God wanted to use me alright, but the 12 years of preparation to get to where I am was beyond what any classroom setting could give me. He literally took me through the school of hard-knocks and worked intensely in my heart squeezing out self-sufficiency, pride, idolatry, hate, anger, pride and all the other sins that i cradled and worshiped in my heart for so long.
10-12 years of tears and seeing my prayers die. not receiving any answers to the question "why". instead one heart ache after another happened. all this while serving God and remaining to be faithful to Him as best as i could.
- seeing my sister fall out of love for God and walk in a rebellious lifestyle that continues to hurt my heart till today
- seeing my parents battle out an ugly divorce while the whole church, friends and me and my siblings watched.
- dealing with adultery in the family and learning to forgive.
- learning to forgive my abusers and the ones who tolerated it, and forgive them wholeheartedly, even when it was hard.
- teaching my son everyday to forgive his father who abandoned him the day he found out i was pregnant
- learning to let go and not make sense of it all when all i had was $10 in my bank and me and my son were sleeping on sleeping bags/couches of friends coz we had no place of our own.
- seeing the ministry/church that i was part of FALL apart big time. and seeing the church/ministry slowly rise back up from the ashes that burned and hurt so many people..and having to go through the process of healing with friends and leaders while watching people leave the church and turn their backs on God
- fighting to homeschool my son as a single mom while working and doing whatever i could to bring food to the table and still serving at church and trying to change the world.
i was blessed with wonderful and beautiful marriage and a loving husband. but we also experienced a church fall out with burned friendships. i celebrated my son finally having a father who loved and accepted him. but we also had in-law issues as well as battling with homesickness, loneliness and intense spiritual warfare. we had wonderful friends who paid for our beautiful LA wedding but we also lost half of my ministry partnership in a year and we had to honorably explain to my ministry partners what happened and why we left the church. i had to learn to let go of relationships and learn to embrace new friendships. i learned to forgive and trust but also be wiser about who to build with. i learned to allow my heart to be hurt and still show grace. our dog's life was saved. we had also desired to be part of one of the most beautiful churches we have ever encountered....only for God to ask us to go back to the flock where John and I belonged...the ministry that has trained me, launched me and been my spiritual family for the past 12 years.
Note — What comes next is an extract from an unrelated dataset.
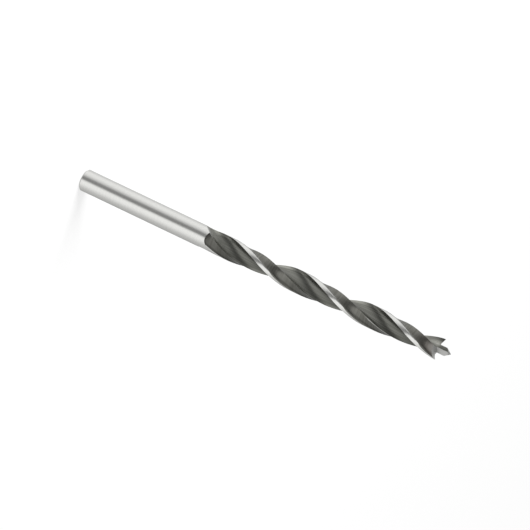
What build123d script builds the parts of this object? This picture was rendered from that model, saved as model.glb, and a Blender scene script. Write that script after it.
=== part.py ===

LOTS OF CURVE BALLS THROWN OUR WAY.
i've been here in hawaii as a missionary for a year and 14 days now and even through all that...and everything i went through these past 12 years...i will still continue to say "GOD USE ME...ANYWHERE I WILL GO FOR YOU...ANYTHING I WILL DO". of course, i'm not as naive as i once used to be...this time...i proceed with much wisdom and a slight bit of caution before saying yes to Him ;) but i decided i would rather continue to have big faith in my God and go through the rough times with Him than be jaded. because my God has been so-so-so very good to me that my heart cannot afford to be jaded or poisoned by unbelief or bitterness.
and as faithful as ever...even these past few months since quitting my job last May, God has opened doors that i would have never been able to open myself. from meeting and building relationships with leaders and pastors of various churches, ministries and businesses; to john getting offers from churches who want to hire him as a worship pastor and let him grow in his gift of music and leadership; to me having a choices of churches to intern for and great leaders to work with; to having ministry partners and friends who still continue to believe in the dream God has put in my heart, even through the messy; to our whole family making new friends here in these islands, some who who i know for sure are going to be my life long friends and our "ohana" here in hawaii....
GOD HAS BEEN FAITHFUL TO OPEN DOORS like He said He would. and with those doors come the realization of dreams... you know that "big dream" i mentioned in the first paragraph...the one that has been growing in me for years now!?!?! well....10 years after carrying that baby... i feel like a damn elephant already...i know this past year was a season of laboring something in the supernatural...and i can't wait to see what God is bringing forth for this NEW season in my family's life.
Monday, August 20, 2012
Wednesday, August 8, 2012
Monday, August 6, 2012
my thoughts @ 8/06/2012
Sunday, August 5, 2012
Took her to see and my sis to kailua side. We visited grandma and grandpa c then headed out to relax at the beach. It was so good to swim and relax after a looooong week of work/school o_O
Then we headed out to eat some dimsum at Chinatown. My heart and my stomach is full. I love when my family is here in Hawaii.
Btw... Chicken feet is naaaaasty...i dont understand why my mama loves it.